L'editto-riale
Pebble Beach: il mercato sale, ma non per tutti…
Parafrasando uno slogan anni 80 che forse qualcuno ricorda, le recenti aste di Pebble Beach sono tornate a segnare dei world record dopo qualche anno di incertezze. O forse no. In realtà quello che si è visto a Monterey nella settimana più “in” dell’anno (per l’auto da collezione) è la conferma di un trend che ha cominciato a consolidarsi a partire dal 2015 quando un po’ di saggezza è entrata nel nostro mondo di pellame, ruggine e cavalli (veri). Insomma, quello che appare sempre più accomunare gli incanti del mondo dell’auto d’epoca è un leit motive semplice, efficace, vero e valido per tutti: se l’auto merita si vende sempre e nel duello la spunta come al solito chi offre di più. Così è il caso di prezzi assurdamente divaricati per esempio tra due AM DB6 dove la più prestante versione “Vantage” ha raggiunto la cifra piuttosto interessante di 808 mila dollari contro i 240 mila dell’altra “normale” in vendita da RM. Al di là della versione, la prima era impeccabile, la seconda mostrava qualche segno di vita vissuta, tuttavia nulla che quasi 600 mila dollari non potessero ripristinare. Mettersi in casa una versione pompata e subito pronta evidentemente ha convinto i duellanti a battersi a colpi di centinaia di migliaia di dollari piuttosto che iniziare un percorso di restauro di una versione “normale” che avrebbe potuto riservare non pochi grattacapi. Roba, questa, per appassionati insomma. Altro esempio calzante di quanto l’esclusività possa pagarsi cara anche nell’Olimpo delle auto leggendarie, è quello dell’F40 di Gooding che ha macinato un prezzo di aggiudicazione (2,892 milioni di dollari) quasi doppio di quello, onorevolissimo, raggiunto dall’esemplare in vendita da Bonhams, per di più Classiche certified.

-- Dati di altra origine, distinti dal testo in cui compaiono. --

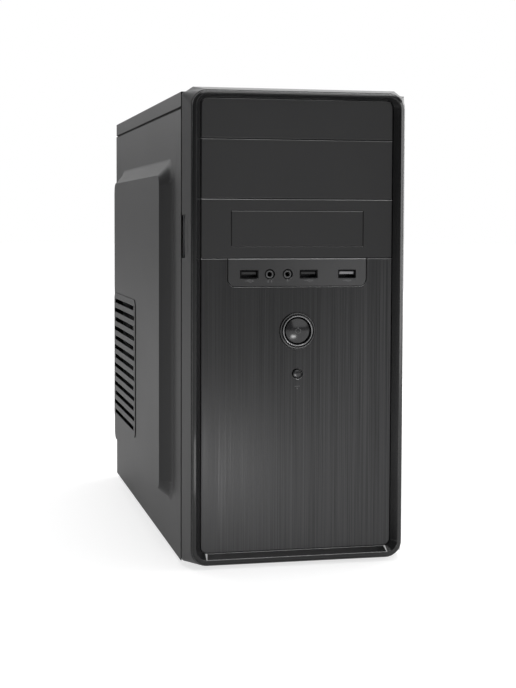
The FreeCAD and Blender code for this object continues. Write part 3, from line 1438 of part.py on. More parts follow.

La prima è accreditata per 2500 miglia da nuova, la seconda per 16000 miglia da nuova. Probabilmente si videro anche in fabbrica in fase di costruzione, la prima è infatti la numero 209, la seconda la numero 202 delle vetture costruite per il mercato americano. Cosa può giustificare un maggior esborso di quasi 1,2 milioni di dollari? La rarità? No, l’F40 non è di per sé una macchina così rara da tentare l’”ora o mai più“ a questi livelli. O meglio si, la macchina di Gooding è in effetti rara, rarissima, praticamente unica e l’unicità comanda il prezzo più alto che le nostre tasche possono permettersi. Unico proprietario, kilometraggio inesistente (forse che il vincitore dell’asta abbia voluto dare una nuova chance alla povera F40 di essere finalmente guidata?), un set di valigie dedicate, probabilmente anch’esse nuove, e tantissima storia in dotazione ne hanno fatto probabilmente la perfetta “once in a lifetime occasion” che ha suscitato la caparbietà dei partecipanti in sala.

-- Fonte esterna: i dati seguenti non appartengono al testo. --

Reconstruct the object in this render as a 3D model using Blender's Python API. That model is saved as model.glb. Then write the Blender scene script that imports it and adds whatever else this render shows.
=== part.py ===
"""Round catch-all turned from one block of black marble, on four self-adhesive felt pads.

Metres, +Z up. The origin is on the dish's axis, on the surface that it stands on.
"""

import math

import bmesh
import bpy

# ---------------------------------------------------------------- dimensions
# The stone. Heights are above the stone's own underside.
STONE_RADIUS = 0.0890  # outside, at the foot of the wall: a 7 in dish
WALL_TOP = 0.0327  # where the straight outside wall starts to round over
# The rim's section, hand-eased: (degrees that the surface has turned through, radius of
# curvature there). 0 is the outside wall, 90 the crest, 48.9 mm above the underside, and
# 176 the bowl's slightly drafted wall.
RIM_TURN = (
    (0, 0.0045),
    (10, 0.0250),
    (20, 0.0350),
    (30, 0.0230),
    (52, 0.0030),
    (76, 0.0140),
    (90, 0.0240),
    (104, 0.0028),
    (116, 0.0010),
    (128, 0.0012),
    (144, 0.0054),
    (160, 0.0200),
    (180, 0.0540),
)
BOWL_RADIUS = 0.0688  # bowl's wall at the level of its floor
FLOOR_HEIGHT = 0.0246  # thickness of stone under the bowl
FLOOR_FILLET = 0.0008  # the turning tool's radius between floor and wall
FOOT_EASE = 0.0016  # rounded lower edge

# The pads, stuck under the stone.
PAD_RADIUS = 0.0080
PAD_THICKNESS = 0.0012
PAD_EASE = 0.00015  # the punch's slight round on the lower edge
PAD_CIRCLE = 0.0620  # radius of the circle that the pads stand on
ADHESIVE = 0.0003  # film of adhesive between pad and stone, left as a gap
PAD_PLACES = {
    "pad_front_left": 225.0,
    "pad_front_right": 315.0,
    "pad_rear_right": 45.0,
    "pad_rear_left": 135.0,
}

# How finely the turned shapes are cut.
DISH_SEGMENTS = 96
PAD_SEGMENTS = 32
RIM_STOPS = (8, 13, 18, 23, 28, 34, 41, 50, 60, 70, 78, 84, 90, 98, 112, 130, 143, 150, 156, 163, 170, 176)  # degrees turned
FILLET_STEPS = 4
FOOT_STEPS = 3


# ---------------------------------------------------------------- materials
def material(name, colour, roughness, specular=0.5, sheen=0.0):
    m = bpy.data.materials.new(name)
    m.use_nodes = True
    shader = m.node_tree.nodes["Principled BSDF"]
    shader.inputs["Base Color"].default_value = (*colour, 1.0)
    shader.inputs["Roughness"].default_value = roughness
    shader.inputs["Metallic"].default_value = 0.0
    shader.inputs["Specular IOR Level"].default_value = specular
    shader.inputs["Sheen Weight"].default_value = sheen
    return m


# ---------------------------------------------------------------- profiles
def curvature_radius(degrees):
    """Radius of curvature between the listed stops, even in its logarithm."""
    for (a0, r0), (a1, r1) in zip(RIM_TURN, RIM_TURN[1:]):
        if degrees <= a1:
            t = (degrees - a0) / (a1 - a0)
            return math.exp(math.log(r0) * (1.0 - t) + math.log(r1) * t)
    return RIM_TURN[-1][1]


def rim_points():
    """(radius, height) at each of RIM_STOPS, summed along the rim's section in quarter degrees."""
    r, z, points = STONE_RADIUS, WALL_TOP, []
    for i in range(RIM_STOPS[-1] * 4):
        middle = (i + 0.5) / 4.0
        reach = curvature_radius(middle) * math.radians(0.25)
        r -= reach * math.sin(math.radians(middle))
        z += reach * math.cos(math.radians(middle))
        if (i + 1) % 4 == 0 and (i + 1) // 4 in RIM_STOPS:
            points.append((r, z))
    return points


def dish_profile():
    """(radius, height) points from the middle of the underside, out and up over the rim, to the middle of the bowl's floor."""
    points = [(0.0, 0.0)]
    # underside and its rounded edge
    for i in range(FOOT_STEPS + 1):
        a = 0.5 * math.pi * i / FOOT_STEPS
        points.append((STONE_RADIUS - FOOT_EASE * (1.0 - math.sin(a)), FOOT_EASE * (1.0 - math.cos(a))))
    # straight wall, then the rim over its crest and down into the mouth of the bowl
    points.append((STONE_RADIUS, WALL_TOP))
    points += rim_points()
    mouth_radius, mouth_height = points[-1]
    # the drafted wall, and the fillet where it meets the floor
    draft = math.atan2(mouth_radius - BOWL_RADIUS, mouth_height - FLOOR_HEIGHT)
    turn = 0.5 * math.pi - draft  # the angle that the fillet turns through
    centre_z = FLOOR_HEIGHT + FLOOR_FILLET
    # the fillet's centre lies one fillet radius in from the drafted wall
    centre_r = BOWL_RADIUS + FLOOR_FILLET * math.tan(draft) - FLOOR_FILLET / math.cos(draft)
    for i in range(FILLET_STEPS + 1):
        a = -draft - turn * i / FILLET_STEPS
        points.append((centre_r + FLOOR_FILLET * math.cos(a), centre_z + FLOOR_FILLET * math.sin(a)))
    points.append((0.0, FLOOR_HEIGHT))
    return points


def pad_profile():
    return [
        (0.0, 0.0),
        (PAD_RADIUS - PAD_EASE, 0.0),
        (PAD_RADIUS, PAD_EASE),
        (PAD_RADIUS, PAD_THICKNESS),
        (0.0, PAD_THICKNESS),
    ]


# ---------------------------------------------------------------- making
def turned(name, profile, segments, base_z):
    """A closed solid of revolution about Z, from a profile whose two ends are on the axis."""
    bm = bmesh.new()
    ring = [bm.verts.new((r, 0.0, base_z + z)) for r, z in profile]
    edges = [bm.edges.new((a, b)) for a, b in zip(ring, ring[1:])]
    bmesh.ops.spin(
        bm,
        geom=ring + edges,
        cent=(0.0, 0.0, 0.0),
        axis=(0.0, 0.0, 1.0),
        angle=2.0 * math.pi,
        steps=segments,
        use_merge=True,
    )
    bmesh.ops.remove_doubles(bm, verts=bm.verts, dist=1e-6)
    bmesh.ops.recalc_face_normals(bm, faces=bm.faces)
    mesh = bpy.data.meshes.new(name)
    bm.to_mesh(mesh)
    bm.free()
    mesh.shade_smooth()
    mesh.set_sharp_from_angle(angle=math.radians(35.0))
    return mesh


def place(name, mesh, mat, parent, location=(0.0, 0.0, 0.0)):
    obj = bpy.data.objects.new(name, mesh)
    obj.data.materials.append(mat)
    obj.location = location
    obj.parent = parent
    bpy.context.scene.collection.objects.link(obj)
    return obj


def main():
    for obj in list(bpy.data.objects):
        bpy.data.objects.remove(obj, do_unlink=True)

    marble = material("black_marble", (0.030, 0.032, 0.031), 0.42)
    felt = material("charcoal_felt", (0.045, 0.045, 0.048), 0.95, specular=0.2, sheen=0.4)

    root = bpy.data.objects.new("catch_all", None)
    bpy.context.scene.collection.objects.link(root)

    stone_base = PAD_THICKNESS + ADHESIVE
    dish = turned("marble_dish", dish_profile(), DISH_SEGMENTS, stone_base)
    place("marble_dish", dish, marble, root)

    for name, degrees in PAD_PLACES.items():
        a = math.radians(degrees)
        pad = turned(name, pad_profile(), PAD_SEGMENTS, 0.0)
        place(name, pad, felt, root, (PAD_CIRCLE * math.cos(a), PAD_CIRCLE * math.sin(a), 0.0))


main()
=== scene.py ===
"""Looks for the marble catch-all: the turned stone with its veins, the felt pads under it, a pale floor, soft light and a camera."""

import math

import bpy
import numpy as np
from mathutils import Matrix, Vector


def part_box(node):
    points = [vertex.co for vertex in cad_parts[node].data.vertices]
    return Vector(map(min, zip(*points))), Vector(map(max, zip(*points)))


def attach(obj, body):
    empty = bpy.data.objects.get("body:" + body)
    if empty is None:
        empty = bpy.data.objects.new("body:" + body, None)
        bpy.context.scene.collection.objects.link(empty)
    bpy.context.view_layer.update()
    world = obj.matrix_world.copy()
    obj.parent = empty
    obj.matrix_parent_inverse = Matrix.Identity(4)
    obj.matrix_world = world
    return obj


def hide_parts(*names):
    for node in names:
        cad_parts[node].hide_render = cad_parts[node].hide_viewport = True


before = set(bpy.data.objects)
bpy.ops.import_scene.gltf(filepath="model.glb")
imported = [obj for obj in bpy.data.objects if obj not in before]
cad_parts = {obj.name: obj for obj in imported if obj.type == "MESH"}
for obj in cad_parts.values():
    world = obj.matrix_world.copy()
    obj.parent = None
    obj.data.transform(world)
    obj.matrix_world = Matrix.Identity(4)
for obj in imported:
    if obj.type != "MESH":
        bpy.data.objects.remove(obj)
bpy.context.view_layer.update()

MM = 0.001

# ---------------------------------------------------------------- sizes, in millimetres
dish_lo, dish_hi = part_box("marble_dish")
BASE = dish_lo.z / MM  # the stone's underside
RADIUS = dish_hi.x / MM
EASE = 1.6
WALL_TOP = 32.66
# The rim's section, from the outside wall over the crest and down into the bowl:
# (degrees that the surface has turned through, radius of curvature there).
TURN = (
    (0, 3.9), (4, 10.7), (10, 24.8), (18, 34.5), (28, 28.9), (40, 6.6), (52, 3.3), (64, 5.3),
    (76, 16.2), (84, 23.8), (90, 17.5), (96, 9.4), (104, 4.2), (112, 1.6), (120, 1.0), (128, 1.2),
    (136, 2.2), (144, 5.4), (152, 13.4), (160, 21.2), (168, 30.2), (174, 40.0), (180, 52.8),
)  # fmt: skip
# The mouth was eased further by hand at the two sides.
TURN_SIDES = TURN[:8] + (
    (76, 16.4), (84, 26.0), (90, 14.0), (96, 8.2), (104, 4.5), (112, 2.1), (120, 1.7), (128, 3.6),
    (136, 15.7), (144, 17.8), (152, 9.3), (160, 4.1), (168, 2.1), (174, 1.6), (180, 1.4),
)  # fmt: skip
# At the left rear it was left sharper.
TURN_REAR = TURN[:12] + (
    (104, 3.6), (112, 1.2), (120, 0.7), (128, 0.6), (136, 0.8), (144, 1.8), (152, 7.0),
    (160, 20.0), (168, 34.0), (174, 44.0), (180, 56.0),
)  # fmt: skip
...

La differenza tra le due vetture, a cui si aggiunge la terza F40 venduta da RM , non riguardava quindi la vettura in sé (ad eccezione del kilometraggio evidentemente) bensì il suo corredo storico: chi l’aveva voluta, dove era stata, la corrispondenza con la fabbrica, le sue compagne di infiniti pomeriggi in garage, etc. L’auto di RM venduta per 2,4 milioni e quasi 2600 miglia di percorrenza complessiva, aveva una storia abbastanza ordinaria e “noiosa” se confrontata con l’altra di Gooding e infatti ha spuntato 500 mila dollari in meno. Molti diranno che vendere tre F40 durante lo stesso evento può essere penalizzante, in realtà non lo è stato e il prezzo di aggiudicazione di tutti gli esemplari proposti rispecchiano le caratteristiche e il corredo storico di ciascuno.

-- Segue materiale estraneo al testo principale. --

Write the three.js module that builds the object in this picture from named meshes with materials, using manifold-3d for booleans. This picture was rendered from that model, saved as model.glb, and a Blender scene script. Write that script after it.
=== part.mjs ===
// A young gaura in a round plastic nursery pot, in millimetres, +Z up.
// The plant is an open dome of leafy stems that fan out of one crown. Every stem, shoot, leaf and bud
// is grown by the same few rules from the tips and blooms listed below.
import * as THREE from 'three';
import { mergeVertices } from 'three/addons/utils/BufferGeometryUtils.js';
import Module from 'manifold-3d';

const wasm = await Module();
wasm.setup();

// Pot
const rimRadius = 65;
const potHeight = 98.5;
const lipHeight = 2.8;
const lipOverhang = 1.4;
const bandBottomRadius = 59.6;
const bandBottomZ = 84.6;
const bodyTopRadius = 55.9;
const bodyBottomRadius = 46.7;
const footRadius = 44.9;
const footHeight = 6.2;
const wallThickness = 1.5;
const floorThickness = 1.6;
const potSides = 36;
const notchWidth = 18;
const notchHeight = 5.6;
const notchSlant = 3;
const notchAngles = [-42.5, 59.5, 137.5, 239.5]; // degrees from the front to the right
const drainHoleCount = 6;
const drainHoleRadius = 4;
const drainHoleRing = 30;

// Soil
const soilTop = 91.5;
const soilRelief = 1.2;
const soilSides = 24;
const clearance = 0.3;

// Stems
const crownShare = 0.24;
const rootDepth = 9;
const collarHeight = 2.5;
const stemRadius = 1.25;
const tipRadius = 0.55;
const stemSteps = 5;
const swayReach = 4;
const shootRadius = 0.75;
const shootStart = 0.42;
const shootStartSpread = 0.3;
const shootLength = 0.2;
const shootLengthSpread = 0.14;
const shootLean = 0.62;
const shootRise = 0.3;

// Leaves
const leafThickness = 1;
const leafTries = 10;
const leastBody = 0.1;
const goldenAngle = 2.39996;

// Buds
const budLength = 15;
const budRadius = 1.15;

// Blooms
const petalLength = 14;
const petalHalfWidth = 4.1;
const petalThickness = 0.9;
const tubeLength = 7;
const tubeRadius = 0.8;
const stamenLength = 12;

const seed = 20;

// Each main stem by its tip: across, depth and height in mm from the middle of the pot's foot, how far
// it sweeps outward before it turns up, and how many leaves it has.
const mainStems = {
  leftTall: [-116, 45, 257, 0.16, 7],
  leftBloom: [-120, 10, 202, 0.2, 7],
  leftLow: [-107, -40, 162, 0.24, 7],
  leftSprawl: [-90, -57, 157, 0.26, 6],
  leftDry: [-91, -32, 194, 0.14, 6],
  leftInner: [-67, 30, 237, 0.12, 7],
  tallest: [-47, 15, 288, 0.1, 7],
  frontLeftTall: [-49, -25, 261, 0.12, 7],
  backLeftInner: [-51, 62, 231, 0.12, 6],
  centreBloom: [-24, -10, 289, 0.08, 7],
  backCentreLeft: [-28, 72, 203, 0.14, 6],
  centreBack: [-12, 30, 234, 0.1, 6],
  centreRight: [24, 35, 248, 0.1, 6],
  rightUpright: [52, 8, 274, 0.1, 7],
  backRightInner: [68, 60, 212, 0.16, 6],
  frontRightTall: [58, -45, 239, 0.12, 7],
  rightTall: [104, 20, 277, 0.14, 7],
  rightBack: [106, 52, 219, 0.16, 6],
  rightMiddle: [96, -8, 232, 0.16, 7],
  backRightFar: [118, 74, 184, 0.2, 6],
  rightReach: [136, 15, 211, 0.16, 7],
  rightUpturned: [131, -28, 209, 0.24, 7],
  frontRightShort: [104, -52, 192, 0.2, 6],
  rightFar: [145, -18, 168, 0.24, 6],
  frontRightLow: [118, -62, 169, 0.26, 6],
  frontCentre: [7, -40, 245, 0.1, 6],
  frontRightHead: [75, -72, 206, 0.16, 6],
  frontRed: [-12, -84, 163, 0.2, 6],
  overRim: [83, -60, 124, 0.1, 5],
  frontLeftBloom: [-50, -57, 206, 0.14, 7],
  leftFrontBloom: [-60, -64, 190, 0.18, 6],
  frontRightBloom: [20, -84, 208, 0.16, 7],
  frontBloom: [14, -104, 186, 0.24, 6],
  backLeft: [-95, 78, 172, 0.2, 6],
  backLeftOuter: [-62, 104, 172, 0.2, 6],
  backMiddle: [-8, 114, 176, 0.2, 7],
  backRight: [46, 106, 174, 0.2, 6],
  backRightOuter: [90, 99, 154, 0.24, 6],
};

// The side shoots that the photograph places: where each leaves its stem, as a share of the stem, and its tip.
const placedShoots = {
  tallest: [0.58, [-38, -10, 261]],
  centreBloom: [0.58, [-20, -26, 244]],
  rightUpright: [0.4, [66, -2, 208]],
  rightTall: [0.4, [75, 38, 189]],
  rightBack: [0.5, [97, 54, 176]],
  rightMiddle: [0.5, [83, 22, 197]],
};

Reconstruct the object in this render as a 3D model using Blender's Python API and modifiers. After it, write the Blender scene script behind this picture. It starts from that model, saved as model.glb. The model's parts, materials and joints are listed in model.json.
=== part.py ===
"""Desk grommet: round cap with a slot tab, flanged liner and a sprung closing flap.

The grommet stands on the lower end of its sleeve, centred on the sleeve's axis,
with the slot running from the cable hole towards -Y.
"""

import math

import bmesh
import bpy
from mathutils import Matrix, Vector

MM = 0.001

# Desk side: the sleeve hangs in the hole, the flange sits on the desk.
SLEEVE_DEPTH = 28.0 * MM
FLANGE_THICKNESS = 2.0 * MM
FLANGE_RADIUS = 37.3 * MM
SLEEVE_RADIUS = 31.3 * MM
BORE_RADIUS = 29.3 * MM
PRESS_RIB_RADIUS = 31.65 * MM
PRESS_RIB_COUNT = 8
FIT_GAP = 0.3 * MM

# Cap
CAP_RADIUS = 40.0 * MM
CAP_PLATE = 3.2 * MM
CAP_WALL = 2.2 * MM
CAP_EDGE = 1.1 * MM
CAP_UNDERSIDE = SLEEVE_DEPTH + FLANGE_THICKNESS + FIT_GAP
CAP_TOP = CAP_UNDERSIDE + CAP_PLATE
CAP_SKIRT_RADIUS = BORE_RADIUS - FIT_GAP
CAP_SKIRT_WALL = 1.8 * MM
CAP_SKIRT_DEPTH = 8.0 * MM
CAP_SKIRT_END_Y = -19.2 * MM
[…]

Il mercato si sta muovendo sempre di più in questa direzione, le vicende umane e meccaniche si intrecciano in un tutt’uno fatto di emozioni, desideri e duelli per accedere al mondo esclusivissimo dell’intangibilità della storia che porta gli acquirenti di due esemplari apparentemente identici a lasciare sul piatto cifre decisamente diverse. L’esperienza umana in cui la storia della vettura si colloca, è sempre più spesso un driver di interesse che porta molti appassionati, i più attenti forse, a non limitarsi a considerare la vettura in sé ma andare oltre per accaparrarsi anche qualche pagina di storia altrui legata all’automobile e da questa inscindibile. D’altra parte, perché pagare quasi 400 mila dollari il cambio della Porsche di James Dean se non per il disperato tentativo di connettersi con il mito attraverso la sensazione delle ultime cambiate prima del baratro?